“AFCP 2.0 is yet another tool in an applicant’s tool belt [but] patent practitioners should be cautious, as examiners have very limited time under the program.”
When the After Final Consideration Pilot Program 2.0 (“AFCP 2.0”) first launched in May of 2013, the program was lauded by both patent practitioners and USPTO officials as an effective tool to reduce pendency by advancing prosecution while reducing the number of Requests for Continued Examination (RCEs). Since then, the USPTO has renewed the program multiple times and is still active. Essentially, the program provides another bite of the apple for the applicant by giving some time for the patent examiner to consider additional claim amendments after prosecution has closed without charging the applicant any additional fees. However, many patent practitioners today are finding little value in the program.

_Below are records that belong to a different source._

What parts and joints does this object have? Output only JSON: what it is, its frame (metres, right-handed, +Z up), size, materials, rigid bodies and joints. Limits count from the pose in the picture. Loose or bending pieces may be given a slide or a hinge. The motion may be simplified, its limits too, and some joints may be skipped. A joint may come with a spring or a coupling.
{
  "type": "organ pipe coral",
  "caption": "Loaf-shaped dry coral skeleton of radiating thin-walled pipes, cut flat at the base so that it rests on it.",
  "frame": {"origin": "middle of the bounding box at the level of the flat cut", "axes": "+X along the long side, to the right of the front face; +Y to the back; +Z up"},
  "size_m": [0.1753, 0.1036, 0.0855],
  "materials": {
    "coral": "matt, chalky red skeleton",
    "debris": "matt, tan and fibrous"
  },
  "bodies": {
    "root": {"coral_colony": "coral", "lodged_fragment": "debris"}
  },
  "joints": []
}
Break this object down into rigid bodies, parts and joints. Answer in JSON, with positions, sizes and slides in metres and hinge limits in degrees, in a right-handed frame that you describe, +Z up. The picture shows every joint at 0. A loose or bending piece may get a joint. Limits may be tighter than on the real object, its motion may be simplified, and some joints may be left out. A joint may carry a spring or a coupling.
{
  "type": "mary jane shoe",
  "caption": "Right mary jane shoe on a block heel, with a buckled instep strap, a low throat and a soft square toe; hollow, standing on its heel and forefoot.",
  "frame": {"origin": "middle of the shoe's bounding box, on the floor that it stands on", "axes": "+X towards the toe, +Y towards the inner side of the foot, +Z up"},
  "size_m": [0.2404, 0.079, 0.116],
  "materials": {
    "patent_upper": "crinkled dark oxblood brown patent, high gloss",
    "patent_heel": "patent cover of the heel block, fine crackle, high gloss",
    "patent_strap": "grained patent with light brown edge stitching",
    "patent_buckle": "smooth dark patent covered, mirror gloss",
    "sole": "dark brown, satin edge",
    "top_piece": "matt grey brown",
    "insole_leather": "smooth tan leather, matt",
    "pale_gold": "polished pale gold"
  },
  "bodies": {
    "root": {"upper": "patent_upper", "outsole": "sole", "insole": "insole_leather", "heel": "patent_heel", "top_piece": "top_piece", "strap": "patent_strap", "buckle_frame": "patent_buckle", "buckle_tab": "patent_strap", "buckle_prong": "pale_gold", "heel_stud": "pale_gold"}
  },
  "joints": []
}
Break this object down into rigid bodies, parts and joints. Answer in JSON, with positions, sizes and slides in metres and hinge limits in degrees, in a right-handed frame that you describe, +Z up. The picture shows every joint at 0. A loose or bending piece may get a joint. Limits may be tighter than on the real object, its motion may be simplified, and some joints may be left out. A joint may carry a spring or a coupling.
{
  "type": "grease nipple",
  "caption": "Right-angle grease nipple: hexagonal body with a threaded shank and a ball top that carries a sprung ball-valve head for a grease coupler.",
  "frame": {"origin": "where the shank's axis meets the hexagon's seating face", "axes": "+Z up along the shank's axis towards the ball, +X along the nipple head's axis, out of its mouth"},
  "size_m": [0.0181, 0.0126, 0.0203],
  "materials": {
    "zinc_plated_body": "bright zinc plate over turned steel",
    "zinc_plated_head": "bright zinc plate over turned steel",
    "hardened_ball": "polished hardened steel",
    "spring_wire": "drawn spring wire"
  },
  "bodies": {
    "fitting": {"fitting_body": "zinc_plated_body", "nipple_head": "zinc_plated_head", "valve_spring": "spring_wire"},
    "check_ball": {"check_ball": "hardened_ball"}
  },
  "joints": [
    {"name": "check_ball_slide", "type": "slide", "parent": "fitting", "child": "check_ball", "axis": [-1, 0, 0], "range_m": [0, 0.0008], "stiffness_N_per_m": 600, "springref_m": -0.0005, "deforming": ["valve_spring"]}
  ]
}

Is AFCP 2.0 beneficial for advancing prosecution without filing an RCE? As a former primary examiner with ten years at the USPTO, I have a unique insight into the program and how it should be properly utilized.
After Final Consideration Pilot 2.0 Requirements and Implications
As with any USPTO program, there are certain strings attached. To meet the minimum requirements, the patent application must (1) be a utility, plant, or design application that is not a reissue or reexamination proceeding; (2) contain an outstanding final rejection; (3) include a transmittal form that identifies the submission as an AFCP 2.0 submission and requests consideration under the program; (4) have an amendment to at least one independent claim that does not broaden the scope of the independent claim in any aspect; and (5) provide a statement that the applicant is willing and available to participate in any interview initiated by the examiner concerning the accompanying response.

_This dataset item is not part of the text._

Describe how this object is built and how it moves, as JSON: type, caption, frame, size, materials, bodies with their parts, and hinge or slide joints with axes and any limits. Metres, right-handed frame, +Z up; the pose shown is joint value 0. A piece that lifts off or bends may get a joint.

From the patent examiner’s perspective, the program is placed on an expedited docket. The examiner has a total of three hours to consider the AFCP 2.0 submission, including time to prepare and conduct an interview (one hour of the 3 hours). That leaves only two hours to consider the claim amendments, conduct a search, and review/respond to applicant arguments. Due to the extraordinarily short period of time the USPTO allots examiners under the program, it is impractical for an examiner to perform a complete search and examination of substantive claim amendments that include new subject matter.
When to Use AFCP 2.0
During my time as an examiner, I found that the majority of patent practitioners did not know about or appreciate the examiner’s time limitations under AFCP 2.0. A big problem with the program is that it allows patent examiners to treat an AFCP 2.0 request as an after-final submission under pre-pilot practice. The basis for pre-pilot treatment is because the examiner has determined no search and/or consideration can be performed within the time permitted (i.e., 3 hours). Under pre-pilot practice, the examiner has the discretion to simply deny entry of any claim amendments or any additional evidence presented after prosecution has closed (i.e., after a final rejection).

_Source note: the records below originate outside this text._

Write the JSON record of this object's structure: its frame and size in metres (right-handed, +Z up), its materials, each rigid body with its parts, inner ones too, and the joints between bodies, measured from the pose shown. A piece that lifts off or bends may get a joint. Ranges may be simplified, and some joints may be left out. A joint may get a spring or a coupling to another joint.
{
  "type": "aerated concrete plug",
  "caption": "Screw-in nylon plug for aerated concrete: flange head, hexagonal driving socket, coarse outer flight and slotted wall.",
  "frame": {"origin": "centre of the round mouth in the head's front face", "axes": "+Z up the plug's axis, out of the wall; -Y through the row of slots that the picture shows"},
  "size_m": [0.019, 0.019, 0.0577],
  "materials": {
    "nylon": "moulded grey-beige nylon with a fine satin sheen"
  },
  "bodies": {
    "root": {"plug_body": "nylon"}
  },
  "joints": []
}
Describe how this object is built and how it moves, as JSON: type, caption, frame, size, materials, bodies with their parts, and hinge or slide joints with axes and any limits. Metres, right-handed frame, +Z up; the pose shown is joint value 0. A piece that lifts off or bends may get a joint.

However, in certain limited circumstances, the program may be effective for applicants. The optimal use of the program usually arises when minor non-substantive claim amendments are holding up a notice of allowance. For example, AFCP 2.0 is a good option when an applicant submits claim amendments incorporating previously indicated allowable subject matter. The program is also suitable for claims that are free of the prior art and the only issues remaining relate to claim language (e.g., indefiniteness). Another example that may benefit the applicant is merely using the program to submit claim amendments that place the claims in better condition for appeal and allow entry of additional arguments for the record without having to pay any additional fees. The program is not useful for claim amendments that contain newly presented subject matter and that the examiner did not previously consider; three hours is simply not enough time for the examiner.
Proceed with Caution
AFCP 2.0 is yet another tool in an applicant’s tool belt. Patent practitioners should be cautious when using AFCP 2.0 as examiners have very limited time under the program. However, when the circumstances are appropriate, the program can give an examiner just enough time to consider certain claim amendments that could lead to an allowance and avoid the filing of an RCE.